Typically, there are two reasons to use this flag.
First, to go faster if you have the resources available. Note: this will decrease whole project run time but increase memory usage.:
opensafely run run_all -c 8
Second is to go slower, if your jobs are hitting memory limits, to give each job the full resources of your local Docker installation:
opensafely run job_with_heavy_dependencies -c 1
Memory🔗
You may see errors reporting jobs being killed due to excessive memory usage, even if running just one job.
This can have two different causes. The first is that your local docker just does not have enough memory to run your code. You can try reducing your population size, increasing the memory allocated to docker, or setting concurrency to 1, as described above.
The second reason is that by default, the opensafely
tool tells docker to limit
individual jobs to 4G of memory. The purpose of this limit is to provide early
warning that this job is using a lot of memory. Locally, jobs are usually run against
small sets of dummy data, but in production, your dataset will likely be much
larger, and thus consume even more memory there too. See Memory Efficient
Working for information on how to reduce your
code's memory usage.
However, you may very well need that extra memory for good reason, even when
working locally.

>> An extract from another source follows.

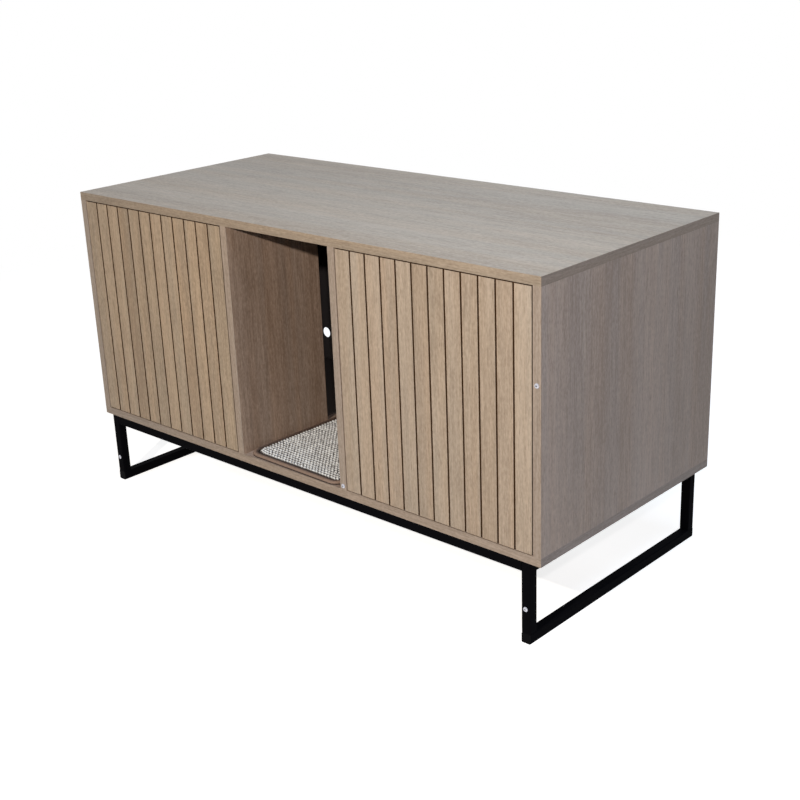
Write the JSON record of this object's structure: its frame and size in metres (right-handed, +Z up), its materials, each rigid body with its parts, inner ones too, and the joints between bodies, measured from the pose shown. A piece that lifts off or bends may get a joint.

If so, you can increase the memory with the flag --memory
or
-m
for short.
opensafely run job_name -m 8G
Disk🔗
Over time, some left over Docker containers and volumes can build up, and take up space.
You can use the clean
command in order to safely purge any such left over artifacts:
opensafely clean
This will clean up any dangling images, containers and volumes, freeing up disk space and generally leaving your Docker installation free of clutter.